_Input material_
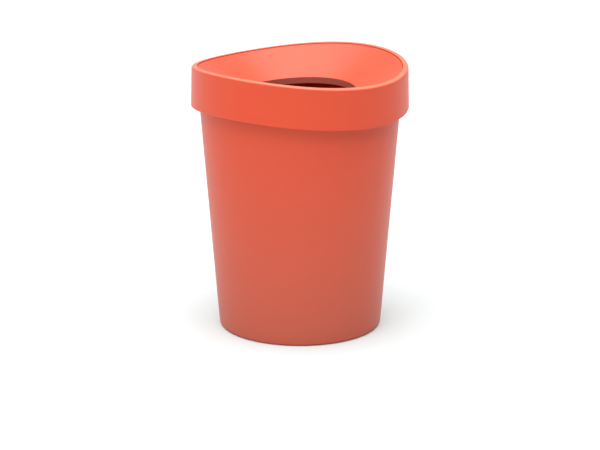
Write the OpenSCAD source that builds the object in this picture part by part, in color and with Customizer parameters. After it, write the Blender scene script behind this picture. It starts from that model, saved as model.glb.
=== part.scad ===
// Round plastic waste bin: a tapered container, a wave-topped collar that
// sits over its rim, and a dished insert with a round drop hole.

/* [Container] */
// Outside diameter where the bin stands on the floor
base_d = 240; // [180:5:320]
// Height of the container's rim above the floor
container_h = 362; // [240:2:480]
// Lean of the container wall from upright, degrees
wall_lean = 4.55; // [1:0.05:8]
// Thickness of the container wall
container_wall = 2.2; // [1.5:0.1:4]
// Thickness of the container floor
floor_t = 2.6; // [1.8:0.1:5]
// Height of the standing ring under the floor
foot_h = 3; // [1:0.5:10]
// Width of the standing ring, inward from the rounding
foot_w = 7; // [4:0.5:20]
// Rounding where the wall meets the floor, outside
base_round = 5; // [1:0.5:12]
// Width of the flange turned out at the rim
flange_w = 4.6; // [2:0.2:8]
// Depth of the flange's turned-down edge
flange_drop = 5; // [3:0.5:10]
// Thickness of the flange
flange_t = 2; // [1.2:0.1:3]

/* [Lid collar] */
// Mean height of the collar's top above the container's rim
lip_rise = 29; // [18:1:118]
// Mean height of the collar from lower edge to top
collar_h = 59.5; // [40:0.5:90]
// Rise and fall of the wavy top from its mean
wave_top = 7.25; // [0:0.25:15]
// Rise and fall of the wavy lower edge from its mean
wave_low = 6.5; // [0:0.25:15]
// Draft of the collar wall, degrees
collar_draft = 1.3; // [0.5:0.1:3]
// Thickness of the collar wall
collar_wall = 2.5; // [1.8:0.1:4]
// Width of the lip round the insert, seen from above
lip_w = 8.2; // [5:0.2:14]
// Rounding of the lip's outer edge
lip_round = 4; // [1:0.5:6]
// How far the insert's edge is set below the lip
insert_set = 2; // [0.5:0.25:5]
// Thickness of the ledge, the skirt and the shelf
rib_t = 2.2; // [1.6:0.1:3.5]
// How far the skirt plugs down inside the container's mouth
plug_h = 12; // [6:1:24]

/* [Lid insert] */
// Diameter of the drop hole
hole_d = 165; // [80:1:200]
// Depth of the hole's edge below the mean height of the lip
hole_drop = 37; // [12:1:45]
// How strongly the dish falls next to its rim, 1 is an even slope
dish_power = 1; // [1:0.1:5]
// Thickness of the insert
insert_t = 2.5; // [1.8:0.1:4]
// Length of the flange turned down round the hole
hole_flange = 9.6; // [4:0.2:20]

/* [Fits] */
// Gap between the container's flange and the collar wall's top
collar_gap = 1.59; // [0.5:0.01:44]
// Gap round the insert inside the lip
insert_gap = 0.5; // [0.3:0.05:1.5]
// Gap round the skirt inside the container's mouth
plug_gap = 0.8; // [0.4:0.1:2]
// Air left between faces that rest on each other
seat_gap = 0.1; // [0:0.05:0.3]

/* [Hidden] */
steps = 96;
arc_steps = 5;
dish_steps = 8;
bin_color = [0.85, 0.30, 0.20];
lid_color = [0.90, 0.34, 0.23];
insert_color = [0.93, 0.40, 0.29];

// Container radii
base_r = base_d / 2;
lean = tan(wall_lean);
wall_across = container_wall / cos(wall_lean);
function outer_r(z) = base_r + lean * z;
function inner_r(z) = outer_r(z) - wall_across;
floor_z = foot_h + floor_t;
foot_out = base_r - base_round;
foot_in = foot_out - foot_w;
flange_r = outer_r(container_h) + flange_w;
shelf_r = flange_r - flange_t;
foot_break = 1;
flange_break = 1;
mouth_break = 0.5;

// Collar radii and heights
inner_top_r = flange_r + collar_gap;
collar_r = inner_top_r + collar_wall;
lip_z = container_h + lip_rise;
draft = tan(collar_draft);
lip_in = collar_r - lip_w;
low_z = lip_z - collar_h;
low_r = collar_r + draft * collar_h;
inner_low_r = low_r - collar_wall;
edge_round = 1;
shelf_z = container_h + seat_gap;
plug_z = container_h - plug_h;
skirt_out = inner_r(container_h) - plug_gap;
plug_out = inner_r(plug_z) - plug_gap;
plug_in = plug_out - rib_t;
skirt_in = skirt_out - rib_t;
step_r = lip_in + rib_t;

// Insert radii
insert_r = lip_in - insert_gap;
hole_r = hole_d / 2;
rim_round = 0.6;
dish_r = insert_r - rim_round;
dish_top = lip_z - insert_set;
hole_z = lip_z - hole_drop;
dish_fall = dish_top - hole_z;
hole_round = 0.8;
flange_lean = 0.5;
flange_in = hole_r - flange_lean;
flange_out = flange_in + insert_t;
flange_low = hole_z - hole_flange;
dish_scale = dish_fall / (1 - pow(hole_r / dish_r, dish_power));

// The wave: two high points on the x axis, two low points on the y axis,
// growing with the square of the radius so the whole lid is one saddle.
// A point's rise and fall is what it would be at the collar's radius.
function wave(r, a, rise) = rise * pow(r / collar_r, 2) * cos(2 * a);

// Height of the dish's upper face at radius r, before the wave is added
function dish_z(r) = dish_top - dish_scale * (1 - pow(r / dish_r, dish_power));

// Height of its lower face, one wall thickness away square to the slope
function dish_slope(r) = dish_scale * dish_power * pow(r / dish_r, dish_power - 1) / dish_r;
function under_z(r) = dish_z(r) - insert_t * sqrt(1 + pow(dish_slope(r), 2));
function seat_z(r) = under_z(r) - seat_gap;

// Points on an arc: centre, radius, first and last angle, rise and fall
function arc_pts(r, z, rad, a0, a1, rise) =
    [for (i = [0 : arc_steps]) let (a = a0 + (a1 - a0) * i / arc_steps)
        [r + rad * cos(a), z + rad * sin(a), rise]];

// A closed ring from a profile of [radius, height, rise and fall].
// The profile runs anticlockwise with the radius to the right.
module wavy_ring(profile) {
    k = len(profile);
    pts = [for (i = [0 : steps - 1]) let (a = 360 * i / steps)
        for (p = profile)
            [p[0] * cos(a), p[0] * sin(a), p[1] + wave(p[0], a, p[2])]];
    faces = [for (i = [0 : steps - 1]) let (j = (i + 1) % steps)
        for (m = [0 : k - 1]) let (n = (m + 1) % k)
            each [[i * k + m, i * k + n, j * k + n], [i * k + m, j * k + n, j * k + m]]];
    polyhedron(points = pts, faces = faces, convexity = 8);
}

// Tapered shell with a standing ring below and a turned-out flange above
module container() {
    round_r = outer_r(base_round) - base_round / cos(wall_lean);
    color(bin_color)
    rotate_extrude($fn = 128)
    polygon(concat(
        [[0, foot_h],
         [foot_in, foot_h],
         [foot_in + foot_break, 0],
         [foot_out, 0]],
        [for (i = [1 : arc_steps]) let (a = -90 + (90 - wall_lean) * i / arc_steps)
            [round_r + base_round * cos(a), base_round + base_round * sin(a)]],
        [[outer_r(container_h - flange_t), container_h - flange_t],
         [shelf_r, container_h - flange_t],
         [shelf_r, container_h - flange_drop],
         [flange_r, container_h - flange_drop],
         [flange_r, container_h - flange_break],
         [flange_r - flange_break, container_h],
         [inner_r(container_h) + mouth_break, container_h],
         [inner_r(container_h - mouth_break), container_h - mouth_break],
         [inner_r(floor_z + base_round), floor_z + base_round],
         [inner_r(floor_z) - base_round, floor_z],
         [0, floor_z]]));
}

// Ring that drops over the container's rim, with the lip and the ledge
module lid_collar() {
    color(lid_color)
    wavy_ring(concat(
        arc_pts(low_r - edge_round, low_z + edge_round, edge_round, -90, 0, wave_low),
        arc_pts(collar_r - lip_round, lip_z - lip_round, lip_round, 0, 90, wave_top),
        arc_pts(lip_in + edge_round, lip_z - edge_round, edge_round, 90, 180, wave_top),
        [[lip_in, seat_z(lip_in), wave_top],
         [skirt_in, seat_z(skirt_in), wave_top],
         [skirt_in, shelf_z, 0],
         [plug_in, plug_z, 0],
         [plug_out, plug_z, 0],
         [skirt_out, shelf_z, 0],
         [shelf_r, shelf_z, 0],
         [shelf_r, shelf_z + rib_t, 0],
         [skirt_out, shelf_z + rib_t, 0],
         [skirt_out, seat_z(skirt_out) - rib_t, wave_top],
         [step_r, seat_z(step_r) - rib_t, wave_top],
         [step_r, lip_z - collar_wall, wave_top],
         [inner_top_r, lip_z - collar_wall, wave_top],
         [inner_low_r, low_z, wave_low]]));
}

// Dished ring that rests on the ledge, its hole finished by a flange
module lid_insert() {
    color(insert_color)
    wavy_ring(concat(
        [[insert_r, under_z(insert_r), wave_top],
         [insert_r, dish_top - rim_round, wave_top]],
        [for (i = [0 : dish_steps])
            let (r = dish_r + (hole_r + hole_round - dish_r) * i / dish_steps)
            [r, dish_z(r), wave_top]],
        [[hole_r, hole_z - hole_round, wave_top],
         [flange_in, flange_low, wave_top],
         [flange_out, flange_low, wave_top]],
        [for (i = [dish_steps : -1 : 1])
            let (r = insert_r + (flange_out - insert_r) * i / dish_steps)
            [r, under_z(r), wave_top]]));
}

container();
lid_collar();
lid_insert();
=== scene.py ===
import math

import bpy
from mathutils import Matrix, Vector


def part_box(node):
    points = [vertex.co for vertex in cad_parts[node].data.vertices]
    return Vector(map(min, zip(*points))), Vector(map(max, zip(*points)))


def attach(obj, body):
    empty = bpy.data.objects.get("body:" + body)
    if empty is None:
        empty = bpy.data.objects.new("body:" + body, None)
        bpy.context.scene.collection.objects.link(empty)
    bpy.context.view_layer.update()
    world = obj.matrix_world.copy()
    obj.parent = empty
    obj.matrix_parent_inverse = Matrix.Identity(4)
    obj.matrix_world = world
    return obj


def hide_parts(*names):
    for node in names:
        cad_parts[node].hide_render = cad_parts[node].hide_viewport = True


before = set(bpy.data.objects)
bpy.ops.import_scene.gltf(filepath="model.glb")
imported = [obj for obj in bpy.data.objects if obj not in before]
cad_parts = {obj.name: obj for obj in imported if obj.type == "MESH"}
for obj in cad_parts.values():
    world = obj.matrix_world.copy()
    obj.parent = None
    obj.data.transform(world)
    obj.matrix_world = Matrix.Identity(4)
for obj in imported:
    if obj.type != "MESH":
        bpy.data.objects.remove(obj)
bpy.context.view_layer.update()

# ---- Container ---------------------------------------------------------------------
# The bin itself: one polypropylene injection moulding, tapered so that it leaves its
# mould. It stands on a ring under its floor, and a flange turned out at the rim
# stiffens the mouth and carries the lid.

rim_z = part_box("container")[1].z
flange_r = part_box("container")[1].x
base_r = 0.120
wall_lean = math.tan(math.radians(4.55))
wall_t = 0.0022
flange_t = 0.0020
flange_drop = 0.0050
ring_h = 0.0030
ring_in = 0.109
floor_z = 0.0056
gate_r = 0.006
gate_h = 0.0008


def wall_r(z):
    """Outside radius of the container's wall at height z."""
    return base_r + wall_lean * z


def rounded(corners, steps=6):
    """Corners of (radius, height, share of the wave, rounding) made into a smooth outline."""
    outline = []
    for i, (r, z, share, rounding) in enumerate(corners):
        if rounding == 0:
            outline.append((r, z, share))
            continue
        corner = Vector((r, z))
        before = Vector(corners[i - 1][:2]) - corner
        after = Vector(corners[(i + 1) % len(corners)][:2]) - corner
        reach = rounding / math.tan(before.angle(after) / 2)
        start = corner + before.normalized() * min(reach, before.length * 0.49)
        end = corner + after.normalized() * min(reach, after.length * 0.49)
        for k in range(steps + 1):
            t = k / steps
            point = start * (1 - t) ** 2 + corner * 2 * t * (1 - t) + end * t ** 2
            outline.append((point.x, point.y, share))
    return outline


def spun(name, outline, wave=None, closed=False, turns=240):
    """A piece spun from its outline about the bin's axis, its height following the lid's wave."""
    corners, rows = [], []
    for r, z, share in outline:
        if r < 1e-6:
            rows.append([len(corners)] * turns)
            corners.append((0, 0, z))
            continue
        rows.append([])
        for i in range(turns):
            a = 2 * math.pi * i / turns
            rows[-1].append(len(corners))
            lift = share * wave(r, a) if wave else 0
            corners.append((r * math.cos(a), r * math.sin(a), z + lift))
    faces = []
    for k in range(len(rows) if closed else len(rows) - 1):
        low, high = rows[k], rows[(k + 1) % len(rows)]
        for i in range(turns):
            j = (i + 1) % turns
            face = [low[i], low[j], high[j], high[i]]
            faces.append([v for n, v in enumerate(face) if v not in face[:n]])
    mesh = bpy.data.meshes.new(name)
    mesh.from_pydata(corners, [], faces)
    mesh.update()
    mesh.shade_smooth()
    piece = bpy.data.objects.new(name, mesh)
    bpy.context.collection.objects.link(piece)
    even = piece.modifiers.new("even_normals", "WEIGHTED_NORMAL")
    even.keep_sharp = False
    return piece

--

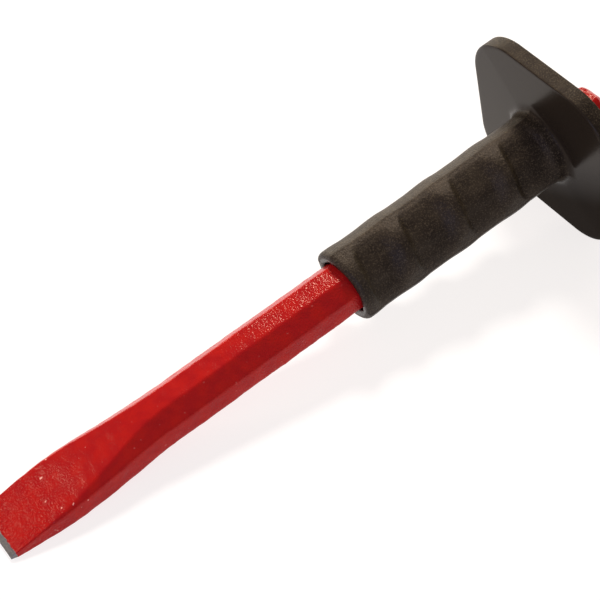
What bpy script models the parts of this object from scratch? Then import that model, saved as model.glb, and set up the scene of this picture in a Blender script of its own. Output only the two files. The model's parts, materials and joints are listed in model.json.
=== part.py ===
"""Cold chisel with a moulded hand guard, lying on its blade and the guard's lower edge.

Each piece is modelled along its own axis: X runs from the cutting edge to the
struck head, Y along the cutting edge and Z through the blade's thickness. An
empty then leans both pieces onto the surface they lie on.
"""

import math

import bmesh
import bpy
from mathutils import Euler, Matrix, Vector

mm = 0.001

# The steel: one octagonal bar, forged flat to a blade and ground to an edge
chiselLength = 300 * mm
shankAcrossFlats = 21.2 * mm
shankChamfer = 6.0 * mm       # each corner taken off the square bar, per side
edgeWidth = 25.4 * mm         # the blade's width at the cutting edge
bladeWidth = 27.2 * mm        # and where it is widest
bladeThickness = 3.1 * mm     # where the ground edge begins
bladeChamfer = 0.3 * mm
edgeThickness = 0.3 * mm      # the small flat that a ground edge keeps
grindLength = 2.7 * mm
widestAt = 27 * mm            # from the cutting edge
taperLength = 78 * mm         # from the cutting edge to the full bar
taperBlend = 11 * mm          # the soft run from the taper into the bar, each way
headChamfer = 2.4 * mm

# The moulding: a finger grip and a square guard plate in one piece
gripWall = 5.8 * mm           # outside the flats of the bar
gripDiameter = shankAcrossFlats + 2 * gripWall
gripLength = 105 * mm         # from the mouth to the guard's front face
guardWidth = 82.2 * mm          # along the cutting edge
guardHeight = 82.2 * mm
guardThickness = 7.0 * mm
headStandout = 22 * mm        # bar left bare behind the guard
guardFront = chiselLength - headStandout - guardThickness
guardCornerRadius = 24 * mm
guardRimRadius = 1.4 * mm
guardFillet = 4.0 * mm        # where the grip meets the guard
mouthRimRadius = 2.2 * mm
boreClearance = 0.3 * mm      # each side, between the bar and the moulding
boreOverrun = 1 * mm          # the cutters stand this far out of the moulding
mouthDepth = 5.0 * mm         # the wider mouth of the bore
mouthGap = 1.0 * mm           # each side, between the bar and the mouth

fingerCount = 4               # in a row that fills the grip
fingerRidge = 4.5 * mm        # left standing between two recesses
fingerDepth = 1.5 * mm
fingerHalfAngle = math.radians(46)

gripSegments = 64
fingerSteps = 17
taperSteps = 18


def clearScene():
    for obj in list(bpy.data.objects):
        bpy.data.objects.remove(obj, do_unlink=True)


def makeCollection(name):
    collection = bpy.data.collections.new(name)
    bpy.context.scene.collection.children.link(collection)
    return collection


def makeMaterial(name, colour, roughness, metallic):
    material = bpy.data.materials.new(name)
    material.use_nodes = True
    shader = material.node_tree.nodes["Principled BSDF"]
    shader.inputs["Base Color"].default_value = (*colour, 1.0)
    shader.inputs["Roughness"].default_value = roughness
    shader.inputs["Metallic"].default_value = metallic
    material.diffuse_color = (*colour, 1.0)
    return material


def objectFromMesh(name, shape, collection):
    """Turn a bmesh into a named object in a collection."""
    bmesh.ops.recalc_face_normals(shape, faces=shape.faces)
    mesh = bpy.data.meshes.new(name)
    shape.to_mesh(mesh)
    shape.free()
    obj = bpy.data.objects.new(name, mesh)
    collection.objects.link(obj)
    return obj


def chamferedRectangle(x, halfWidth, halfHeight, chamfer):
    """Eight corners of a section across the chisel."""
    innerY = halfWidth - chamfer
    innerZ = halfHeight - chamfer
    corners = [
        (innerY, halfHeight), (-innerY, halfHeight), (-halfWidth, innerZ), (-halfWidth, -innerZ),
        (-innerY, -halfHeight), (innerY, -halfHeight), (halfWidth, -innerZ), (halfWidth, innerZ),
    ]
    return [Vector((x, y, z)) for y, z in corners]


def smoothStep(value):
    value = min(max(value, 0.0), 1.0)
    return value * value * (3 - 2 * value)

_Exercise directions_
Everything from the line containing "by a flange" down to the line containing "for node in" should be repeated exactly, with both end lines kept and no other lines added.

_Written response_
// Dished ring that rests on the ledge, its hole finished by a flange
module lid_insert() {
    color(insert_color)
    wavy_ring(concat(
        [[insert_r, under_z(insert_r), wave_top],
         [insert_r, dish_top - rim_round, wave_top]],
        [for (i = [0 : dish_steps])
            let (r = dish_r + (hole_r + hole_round - dish_r) * i / dish_steps)
            [r, dish_z(r), wave_top]],
        [[hole_r, hole_z - hole_round, wave_top],
         [flange_in, flange_low, wave_top],
         [flange_out, flange_low, wave_top]],
        [for (i = [dish_steps : -1 : 1])
            let (r = insert_r + (flange_out - insert_r) * i / dish_steps)
            [r, under_z(r), wave_top]]));
}

container();
lid_collar();
lid_insert();
=== scene.py ===
import math

import bpy
from mathutils import Matrix, Vector


def part_box(node):
    points = [vertex.co for vertex in cad_parts[node].data.vertices]
    return Vector(map(min, zip(*points))), Vector(map(max, zip(*points)))


def attach(obj, body):
    empty = bpy.data.objects.get("body:" + body)
    if empty is None:
        empty = bpy.data.objects.new("body:" + body, None)
        bpy.context.scene.collection.objects.link(empty)
    bpy.context.view_layer.update()
    world = obj.matrix_world.copy()
    obj.parent = empty
    obj.matrix_parent_inverse = Matrix.Identity(4)
    obj.matrix_world = world
    return obj


def hide_parts(*names):
    for node in names:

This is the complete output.